Caltech seniors Janani Mandayam Comar and Aaron Krupp have been named 2015 Thomas J. Watson Fellowship winners. Each fellowship is a grant of $30,000 awarded to seniors graduating from a selected group of colleges. According to the Watson Foundation's website, "Fellows conceive original projects, execute them outside of the United States for one year and embrace the ensuing journey. They decide where to go, who to meet and when to change course." Fifty fellows were selected from a pool of nearly 700 candidates.
Janani Mandayam Comar is a biology major from Downers Grove, Illinois. During her Watson year abroad, she will be using Bharatanatyam, a classic dance form from the Indian state of Tamil Nadu, to reflect the experiences of various "outsider" communities. "Bharatanatyam was originally an exclusively female way of connecting with God," Comar says. "It was revived in the early 1900s as a way to tell stories through movement, and it is now danced by both men and women, and is no longer confined to Indian communities."

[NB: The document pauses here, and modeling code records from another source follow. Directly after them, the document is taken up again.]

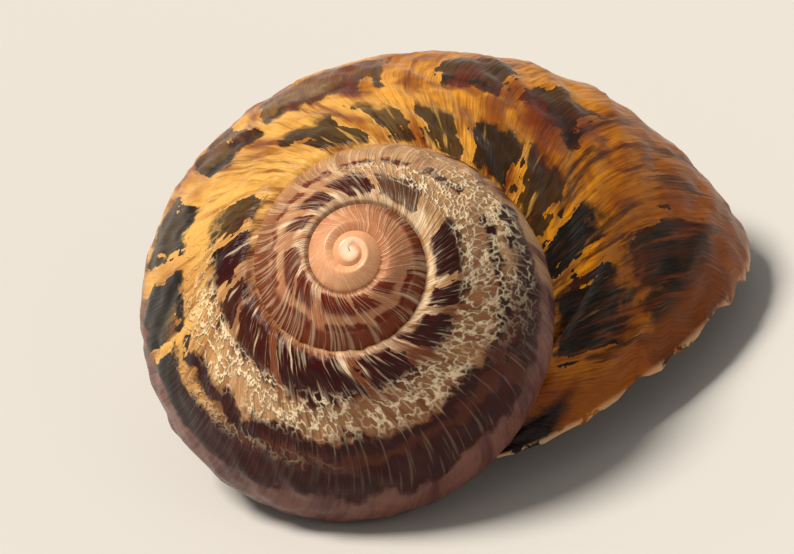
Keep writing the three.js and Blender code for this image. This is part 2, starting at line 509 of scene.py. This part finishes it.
def row_of(tree, value, start, end, blotches):
    """The strength of the blotch at a turn, and 0 outside them all."""
    part = node(tree, "MapRange", {"Value": value, "From Min": start, "From Max": end}).outputs[0]
    steps = node(tree, "ValToRGB", {"Fac": part})
    steps.color_ramp.interpolation = "CONSTANT"
    stops = steps.color_ramp.elements
    stops[0].position = 0
    stops[0].color = (0, 0, 0, 1)
    stops.remove(stops[1])
    for low, high, strength in blotches:
        for at, level in ((low, strength), (high, 0)):
            stop = stops.new((at - start) / (end - start))
            stop.color = (level, level, level, 1)
    return steps.outputs[0]


# %% The rows of blotches, as a group that the outside and the inside share
FIRST_BLOTCH = -2.02
UPPER_SPLIT, LOWER_SPLIT = -0.95, -1.0  # a colour ramp holds only so many steps
LOWER_SHIFT = 0.045
UPPER_EARLY = (  # the turns at which a blotch begins and ends, and how dark it is
    (-2.0, -1.955, 0.95), (-1.925, -1.865, 1), (-1.85, -1.765, 1), (-1.735, -1.665, 1),
    (-1.655, -1.585, 0.95), (-1.535, -1.495, 0.95), (-1.475, -1.42, 1), (-1.405, -1.33, 1),
    (-1.31, -1.225, 0.85), (-1.17, -1.08, 1), (-1.068, -1.03, 1), (-1.012, -0.96, 1),
)
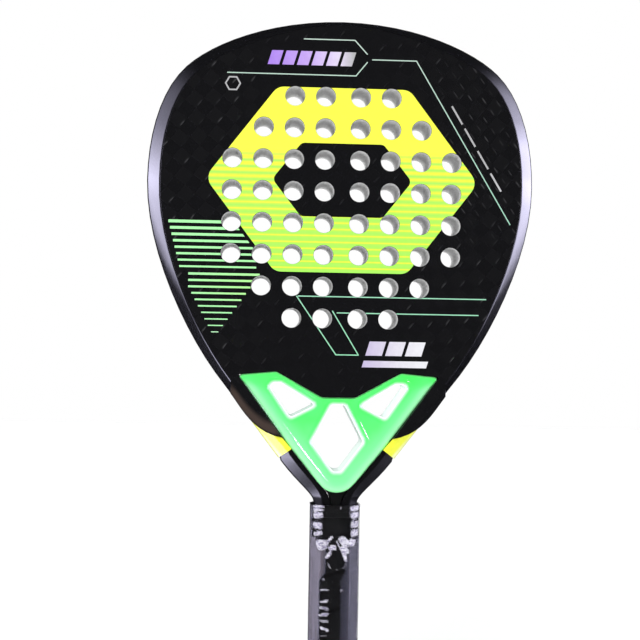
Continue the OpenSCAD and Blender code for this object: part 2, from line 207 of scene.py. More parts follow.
# %% World: white surroundings, a dark front and a soft box on each side
# How bright the side boxes are at each height, from 0 straight below the racket to 1 straight above it.
BOX_BY_HEIGHT = [
    (0.07, 0.0), (0.11, 0.42), (0.2, 0.55), (0.25, 0.4), (0.3, 0.06), (0.345, 0.28), (0.38, 0.5),
    (0.42, 0.56), (0.47, 0.66), (0.52, 0.78), (0.55, 0.95), (0.565, 1.0), (0.585, 0.85), (0.62, 0.55),
    (0.66, 0.32), (0.7, 0.19), (0.757, 0.13), (0.853, 0.04), (0.93, 0.0),
]
DARK_FRONT = (0.012, 0.012, 0.014)
BRIGHT_BOX = (12.2, 11.8, 15.6)
GLOW_BELOW, GLOW_ABOVE = 0.8, 1.22
LEFT_OFFSET = 0.065


def side_boxes(tree, x, y, height):
    """How brightly the soft boxes shine from a direction, 0 where there is none."""
    # The camera stands a little to the left, so the right box has to reach further back.
    back = scaled(tree, x, -LEFT_OFFSET, y)
    width = times(tree, between(tree, maths(tree, "ABSOLUTE", x), 0.5, 0.82), between(tree, back, 0.34, 0.19),
                  between(tree, y, -0.4, -0.1))
    # The left box is even. The right one is nearly out low down, and twice as bright high up.
    low = between(tree, height, 0.34, 0.28)
    high = between(tree, height, 0.58, 0.66)
    right = maths(tree, "ADD", scaled(tree, low, -0.86, 0.9), high)
    right = times(tree, right, between(tree, x, -0.3, 0.3))
    power = maths(tree, "MAXIMUM", between(tree, x, 0.3, -0.3), right)
    return times(tree, ramp(tree, height, BOX_BY_HEIGHT), width, power)


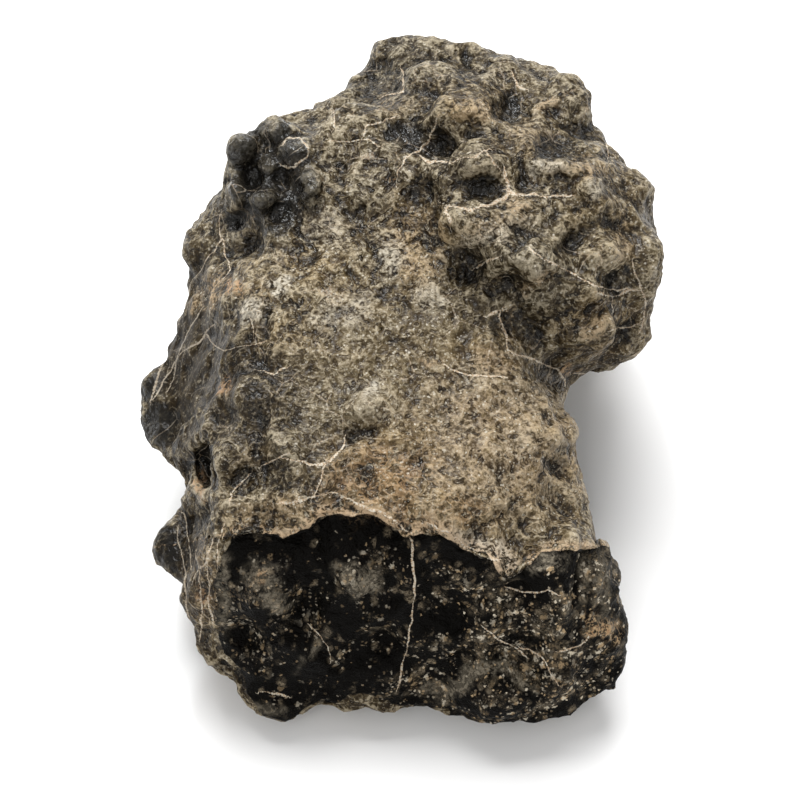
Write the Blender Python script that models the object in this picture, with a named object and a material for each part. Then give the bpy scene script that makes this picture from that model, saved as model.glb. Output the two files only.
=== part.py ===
"""Lunar meteorite: a knobbly desert-weathered stone with a fresh broken front, on a small flat spot.

Lengths are in millimetres here and are turned into metres at the end. +Z is up and the broken front
faces -Y. The origin is on the floor, under the middle of the stone.
"""

import math

import bmesh
import bpy
from mathutils import Matrix, Quaternion, Vector, noise
from mathutils.bvhtree import BVHTree
from mathutils.geometry import intersect_line_line_2d

MM = 0.001

# The view that the stone's forms are laid out on looks along +Y and down by this angle. In it, "across" runs
# right and "up" runs up, and both are measured from the upright axis at this height.
VIEW_DOWN = math.radians(52)
VIEW_HEIGHT = 16.4
FAR_OFF = 200

# Colour and gloss of the weathered skin
SKIN_COLOUR = (0.16, 0.135, 0.098, 1)
SKIN_ROUGHNESS = 0.55

# Fineness of the fused stone at first and last, the rounds that soften it, and its number of faces
VOXEL = 0.8
FINE_VOXEL = 0.6
SOFTENING = 5
LAST_SOFTENING = 1
FACES = 9300

# Knobbly skin: width of its cobbles, how far they stand out, the creases between them, its wide swells,
# and how much it is bent
COBBLE_SIZE = 5.0
COBBLE_HEIGHT = 1.7
COBBLE_LEVEL = 0.55
CREASE_WIDTH = 0.25
SWELL_SIZE = 13.0
SWELL_HEIGHT = 1.3
BEND_SIZE = 7.0
BEND = 3.0
BEND_OFFSETS = (Vector((0, 0, 0)), Vector((31.7, 0, 0)), Vector((0, 47.3, 0)))

# Calmer stretches of the skin: X, Y, Z, radius, and the share of the knobs that is left in the middle
CALM = [
    (0, -6, 28, 19, 0.35), (-21, 2, 15, 12, 0.45), (24, 4, 20, 8, 0.5),
]

# Fresh break: its depth at the floor, its lean back with height, its turn to the right of a line, its two
# ends and how it turns away past them, how it rounds under below a height, and its shallow chips
BREAK_AT = -32.0
BREAK_LEAN = 0.255
BREAK_TURN = 0.11
BREAK_TURNS_AT = -3
BREAK_ENDS = (-16.8, 15.6)
BREAK_END_TURNS = (0.9, 0.65)
BREAK_FOOT = 5.0
BREAK_FOOT_TURN = 0.09
CHIP_SIZE = 6.0
CHIP_DEPTH = 2.2
CHIP_LEVEL = 0.45

# Small flat spot that the stone stands on, how fast the underside rises around it, and its lumps
SPOT_CENTRE = (1.0, -2.0)
SPOT_RADIUS = 11.0
SPOT_SINK = 1.0
UNDERSIDE_RISE = 0.1
UNDERSIDE_LUMPS = 2.6
LUMP_SIZE = 6.5
LUMPS_START = 5.0
LEVEL_WITHIN = 0.08

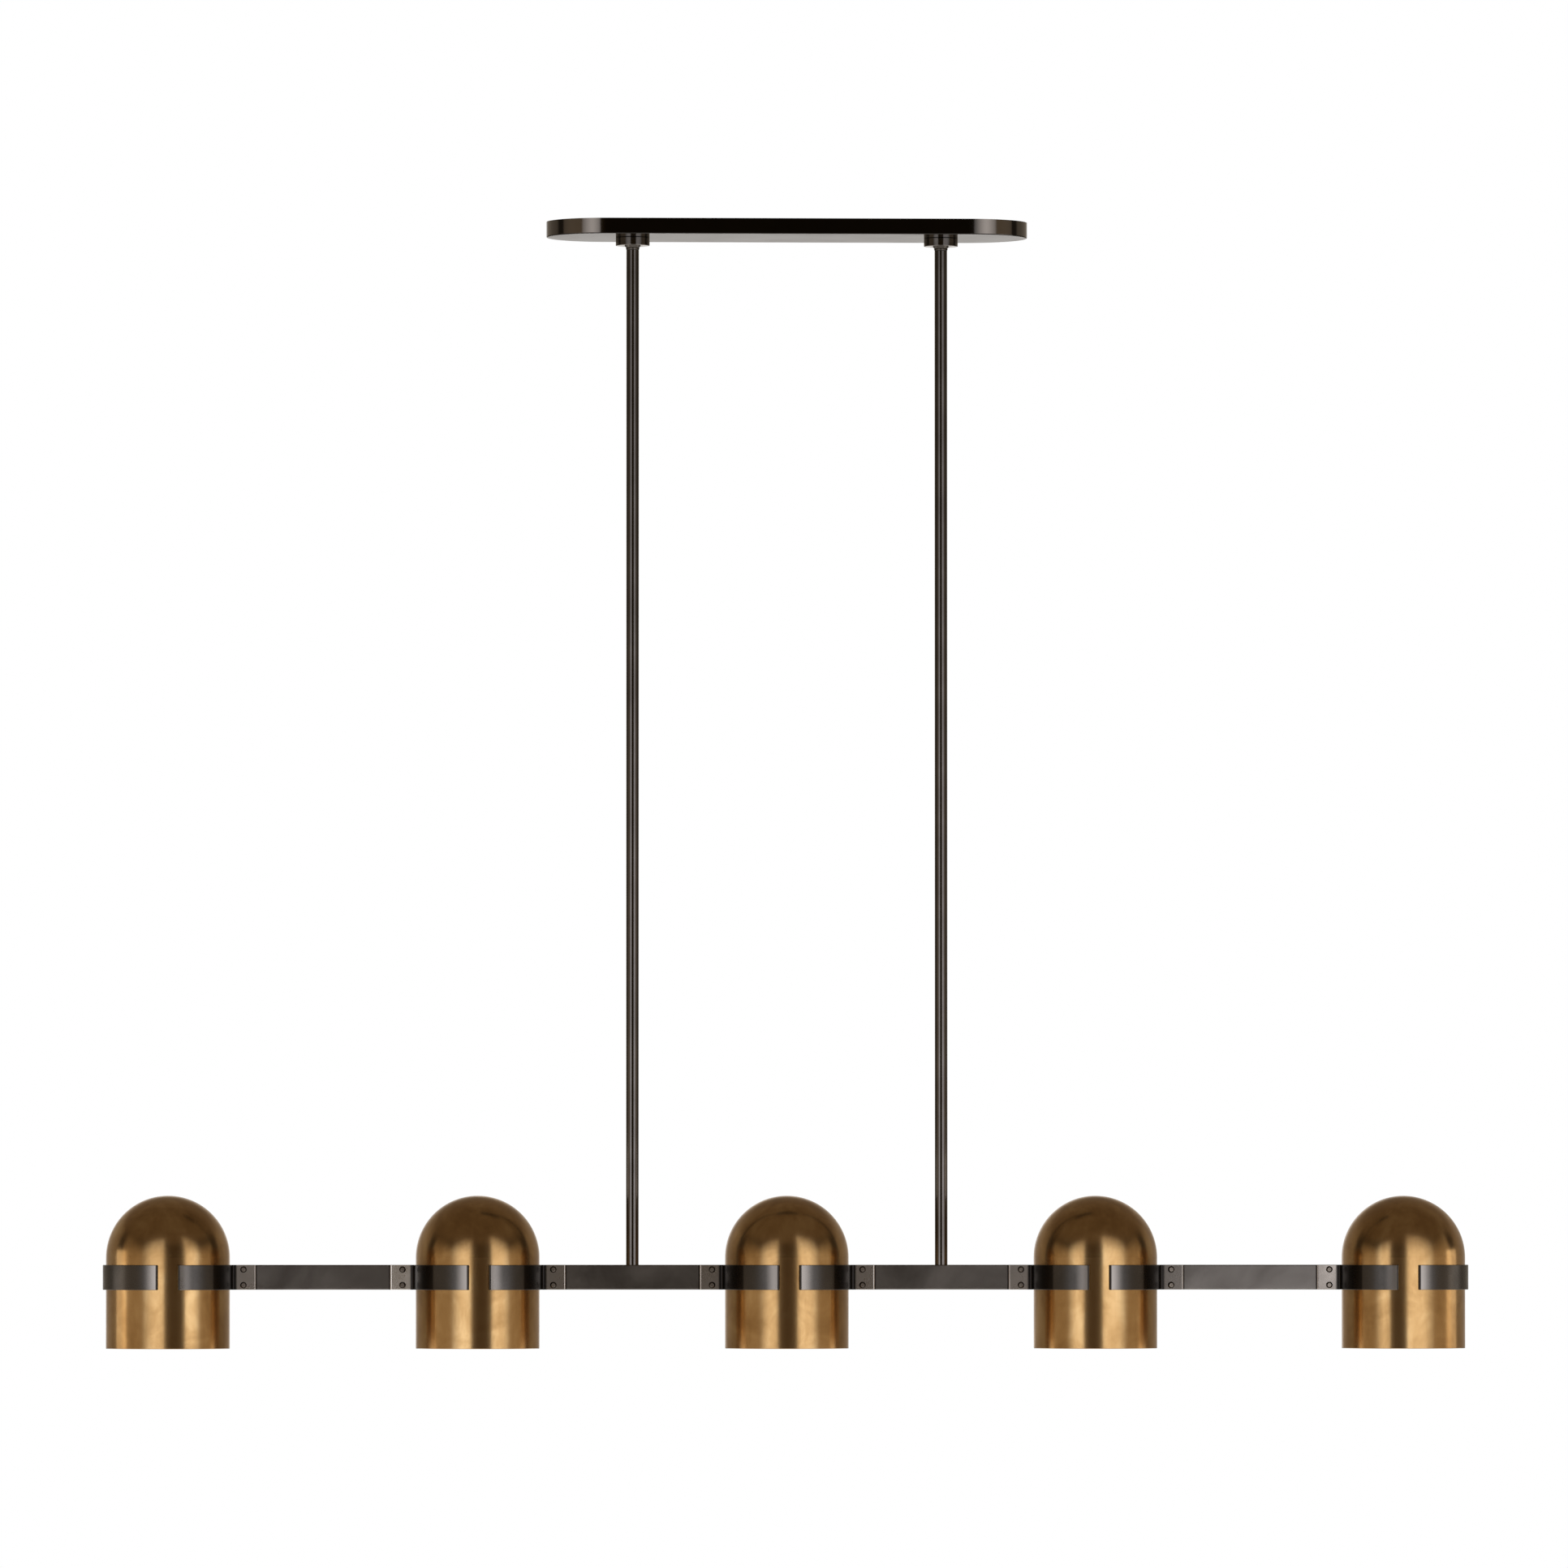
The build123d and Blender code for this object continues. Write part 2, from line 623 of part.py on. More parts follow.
def holder_drop(x, side):
    """The lead's way from a shade's side hole over the bridge and into the holder."""
    top_z = bridge_z + bridge_thickness + lead_arch
    reach = lead_spacing / 2
    steps = [(shade_bore * share, bar_z + height) for share, height in (hole_stop, rise_stop)]
    steps += [(shade_bore * arch_stop_share, top_z), (reach, top_z + lead_arch_rise),
              (reach, holder_top_z - nipple_grip)]
    return [(x + side * step_x, 0, step_z) for step_x, step_z in steps]


def rod_lead(x, side):
    """From the swivel's ball down a rod, along half a bar and into the next shade."""
    low = bar_z - bar_height / 2 + bar_wall + 2 * lead_radius
    near = x + side * lead_spacing / 2
    block = bar_length / 2 - end_block_inset - end_block_length
    start = [(near, 0, ball_z + ball_top - 1), (near, 0, low), (x + side * bar_floor_reach, 0, low),
             (x + side * (block - block_approach), 0, bar_z)]
    return lead(start + holder_drop(x + side * shade_pitch / 2, -side))


def link_lead(x, side):
    """From one lampholder through a whole bar to the next, outer, lampholder."""
    start = holder_drop(x, side)
    return lead(start[::-1] + holder_drop(x + side * shade_pitch, -side))


def fixture_leads():
    last = shade_count - 1
    return [rod_lead(swivel_places["left"], -1), rod_lead(swivel_places["left"], 1),
            rod_lead(swivel_places["right"], 1),
            link_lead(shade_places[1], -1), link_lead(shade_places[last - 1], 1)]


def supply_lead(x, lane):
    """From a swivel's neck over the plate's edge and back to the ceiling box's hole."""
    toward = -1 if x > 0 else 1
    start = x + lane * lead_spacing / 2
    over = -(lead_radius + lead_skin)
    under = canopy_under_z + canopy_wall + supply_below * lead_radius
    edge = -plate_width / 2
    step = lane * toward * lead_spacing / 2
    leave, first, second, third = (edge - front for front in supply_front)
    (near_x, near_y), (last_x, last_y) = supply_end
    points = [(start, 0, cavity_top_z - 1), (start, 0, over), (start, leave, over),
              (start + toward * supply_along[0], first + step, under),
              (start + toward * supply_along[1], second + step, under),
              (-toward * supply_back[0], third + step, under),
              (-toward * supply_back[1], edge + supply_inward + step, under),
              (-toward * near_x, 2 * step - near_y, under + supply_rise),
              (-toward * last_x, 2 * step - last_y, -1)]
    return lead(points)


def ground_lead():
    screw_x, screw_y = ground_screw_at
    under = -plate_thickness - lead_radius - lead_skin
    edge = ground_head_radius + lead_radius + ground_side
    (back_x, back_y, dip), (turn_x, turn_y, turn_dip), (end_x, end_y, end_dip) = ground_way
    return lead([(screw_x - edge, screw_y, under), (screw_x - edge - back_x, screw_y - back_y, under - dip),
                 (turn_x, turn_y, under - turn_dip), (end_x, end_y, -end_dip)])


# ------------------------------------------------------------ build
save("mounting_plate", [mounting_plate()])
save("canopy_pan", [canopy_pan()])
save("ground_screw", [ground_screw()])
save("housing_locknuts", [locknut(x) for x in swivel_places.values()])
save("supply_leads", [supply_lead(swivel_places["left"], -1), supply_lead(swivel_places["left"], 1),
                      supply_lead(swivel_places["right"], 1), ground_lead()])
for side_name, side_x in swivel_places.items():
    save(f"swivel_housing_{side_name}", [swivel_housing(side_x)])
    save(f"swivel_cup_{side_name}", [swivel_cup(side_x)])
    save(f"swivel_ball_{side_name}", [swivel_ball(side_x)])
    save(f"rod_{side_name}", [rod(side_x)])

nipples = [nipple(x, bar_top_z + nipple_grip) for x in swivel_places.values()]
nipples += [nipple(x, bridge_z + bridge_thickness + nipple_grip) for x in shade_places]
save("threaded_nipples", nipples)
save("rod_anchor_blocks", [anchor_block(x) for x in swivel_places.values()])
for number, bar_x in enumerate(bar_places, 1):
    save(f"bar_{number}", [bar(bar_x)])
save("bar_end_blocks", [block for x in bar_places for block in end_blocks(x)])
save_straps()
save("strap_screws", strap_screws())

bushings = []
for number, shade_x in enumerate(shade_places, 1):
    open_sides = [side for side in (-1, 1) if 1 <= number + side <= shade_count]
    save(f"shade_{number}", [shade(shade_x, open_sides)])
    save(f"lampholder_{number}", [lampholder(shade_x)])
    save(f"lamp_{number}", [lamp(shade_x)])
    bushings += [bushing(shade_x, side) for side in open_sides]
save("wire_bushings", bushings)
save("shade_screws", [screw for x in shade_places for screw in shade_screws(x)])
save("socket_bridges", [socket_bridge(x) for x in shade_places])
save("lampholder_shells", [screw_shell(x) for x in shade_places])
save("fixture_leads", fixture_leads())
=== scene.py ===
"""Linear island pendant: finishes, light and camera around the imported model."""
import json
import math

import bpy
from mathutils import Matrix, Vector

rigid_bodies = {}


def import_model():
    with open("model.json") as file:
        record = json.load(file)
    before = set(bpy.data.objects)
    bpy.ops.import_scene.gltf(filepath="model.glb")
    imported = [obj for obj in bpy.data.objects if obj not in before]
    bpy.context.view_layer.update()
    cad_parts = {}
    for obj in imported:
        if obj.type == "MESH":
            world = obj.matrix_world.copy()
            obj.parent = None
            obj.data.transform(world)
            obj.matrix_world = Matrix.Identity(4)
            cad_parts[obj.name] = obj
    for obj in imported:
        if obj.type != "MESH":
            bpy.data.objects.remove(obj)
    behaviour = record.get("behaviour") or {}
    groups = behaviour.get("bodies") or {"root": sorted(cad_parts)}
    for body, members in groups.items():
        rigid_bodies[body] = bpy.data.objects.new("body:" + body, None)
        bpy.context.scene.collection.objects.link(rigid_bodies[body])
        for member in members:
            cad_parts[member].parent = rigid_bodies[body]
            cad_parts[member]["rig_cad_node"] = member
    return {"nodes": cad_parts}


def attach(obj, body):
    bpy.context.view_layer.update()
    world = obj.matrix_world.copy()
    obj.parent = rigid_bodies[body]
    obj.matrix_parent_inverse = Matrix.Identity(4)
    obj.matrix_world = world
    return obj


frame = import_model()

for leftover in [o for o in bpy.data.objects if o.type in {"MESH", "LIGHT", "CAMERA"}]:
    if "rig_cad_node" not in leftover:
        bpy.data.objects.remove(leftover)
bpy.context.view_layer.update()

# ---------------------------------------------------------------- places, in metres
SHADE_PITCH = 0.3175
TAB_END = 0.0900
FLOOR_LEVEL = -2.4
FLOOR_RADIUS = 30.0
BOX_BOTTOM = -2.2

# ---------------------------------------------------------------- camera
IMAGE_SIDE = 1932
METRES_PER_PIXEL = 0.0008341
CAMERA_DISTANCE = 14.0
CAMERA_TURN = math.radians(2.4)
CAMERA_LEVEL = -1.0136
SENSOR = 36.0
AIM = Vector((-0.0029, 0.0, -0.5782))


def make_camera():
    """The photograph's view: far away, a little to the left, near the height of the shades."""
    data = bpy.data.cameras.new("camera")
    camera = bpy.data.objects.new("camera", data)
    bpy.context.scene.collection.objects.link(camera)
    camera.location = (
        -CAMERA_DISTANCE * math.sin(CAMERA_TURN),
        -CAMERA_DISTANCE * math.cos(CAMERA_TURN),
        CAMERA_LEVEL,
    )
    camera.rotation_euler = (AIM - camera.location).to_track_quat("-Z", "Y").to_euler()
    data.sensor_width = SENSOR
    data.lens = SENSOR * CAMERA_DISTANCE / (METRES_PER_PIXEL * IMAGE_SIDE)
    data.clip_start = 0.1
    data.clip_end = 200.0
    bpy.context.scene.camera = camera


make_camera()


# ---------------------------------------------------------------- node graphs
class Graph:
    """A node tree with short calls for the nodes that the finishes share."""

    def __init__(self, tree):
        self.nodes = tree.nodes
        self.links = tree.links

    def add(self, kind, inputs=None, **settings):
        node = self.nodes.new(kind)
        for name, value in settings.items():
            setattr(node, name, value)
        for name, value in (inputs or {}).items():
            self.feed(node.inputs[name], value)
        return node

    def feed(self, socket, value):
        if isinstance(value, bpy.types.NodeSocket):
            self.links.new(value, socket)
        else:
            socket.default_value = value

    def place(self, stretch=(1.0, 1.0, 1.0)):
        """Object coordinates, in metres, stretched along an axis by a number below 1."""
        coordinates = self.add("ShaderNodeTexCoord").outputs["Object"]
        mapping = self.add("ShaderNodeMapping", {"Vector": coordinates, "Scale": stretch})
        return mapping.outputs["Vector"]

    def noise(self, where, scale, detail=4.0, roughness=0.55, distortion=0.0):
        inputs = {
            "Vector": where,
            "Scale": scale,
            "Detail": detail,
            "Roughness": roughness,
            "Distortion": distortion,
        }
        return self.add("ShaderNodeTexNoise", inputs).outputs["Fac"]

    def span(self, value, low, high, to_low=0.0, to_high=1.0, smooth=False):
        """Maps low..high onto to_low..to_high, held at both ends."""
        inputs = {
            "Value": value,
            "From Min": low,
            "From Max": high,
            "To Min": to_low,
            "To Max": to_high,
        }
        kind = "SMOOTHSTEP" if smooth else "LINEAR"
        return self.add("ShaderNodeMapRange", inputs, interpolation_type=kind).outputs["Result"]

    def math(self, operation, first, second=0.0):
        return self.add("ShaderNodeMath", {0: first, 1: second}, operation=operation).outputs[0]

    def mix(self, factor, first, second):
        """Mixes two colours or two plain values, as the colour node does."""
        node = self.add("ShaderNodeMix", data_type="RGBA")
        self.feed(node.inputs[0], factor)
        self.feed(node.inputs[6], first)
        self.feed(node.inputs[7], second)
        return node.outputs[2]

    def ramp(self, factor, stops):
        node = self.add("ShaderNodeValToRGB", {"Fac": factor})
        elements = node.color_ramp.elements
        elements[0].position, elements[0].color = stops[0]
        elements[1].position, elements[1].color = stops[-1]
        for position, color in stops[1:-1]:
            elements.new(position).color = color
        return node.outputs["Color"]

    def axis(self, where, name):
        return self.add("ShaderNodeSeparateXYZ", {"Vector": where}).outputs[name]

    def facing(self, name):
        """One axis of the surface's normal."""
        return self.axis(self.add("ShaderNodeNewGeometry").outputs["Normal"], name)

    def near(self, value, middle, inner, outer, share=1.0, smooth=False):
        """share within inner of middle, falling to 0 at outer."""
        distance = self.math("ABSOLUTE", self.math("SUBTRACT", value, middle))
        return self.span(distance, outer, inner, 0.0, share, smooth)

    def bump(self, height, distance):
        inputs = {"Height": height, "Distance": distance, "Strength": 1.0}
        return self.add("ShaderNodeBump", inputs).outputs["Normal"]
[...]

In Australia, Comar will be working with the transgender community, whose situation is in some ways mirrored by traditional Indian culture. "Hindu mythology has a lot of transgender elements although the subject is taboo in modern Indian society," she explains. In South Africa, home of the oldest expatriate Indian community in the world, Comar will investigate the role that Indian women played during apartheid, and in Malaysia, a country where human trafficking is still common, she will work with nongovernmental organizations that assist trafficked women in order to tell their stories. Finally, in Buenos Aires, she plans to join a studio teaching Bharatanatyam. "They're working in a foreign culture where it had not previously been appreciated," she says. "The situation has parallels to women's efforts to break into STEM [science, technology, engineering, and mathematics] fields, especially in male-dominated societies like Argentina."
Comar will be entering an MD/PhD program on her return to the United States and plans to become a physician-scientist, eventually as a professor at a medical school.
Aaron Krupp of Needham, Massachusetts, is a mechanical engineering major. Over the next year, he will be working on low-tech projects to improve the quality of life on the most basic level at sites in India, Southeast Asia, and Nepal. In India, he plans to help manufacture durable roofing tiles out of recycled cardboard. He also will be working near refugee camps along the Thai-Myanmar border to help develop charcoal-based drinking-water filtration systems, and in Nepal, he will be assembling used bicycle parts into lever-driven, variable-torque all-terrain wheelchairs.
"I am getting involved in small components of projects that are already underway," says Krupp, who currently has no post-Watson plans. For example, the water filters are the product of a lab at North Carolina State University in Raleigh, where Krupp worked last summer, and the off-roading wheelchairs are an MIT project that he first encountered in 2013 while working at a hospital in rural Haiti after the magnitude-7.0 earthquake.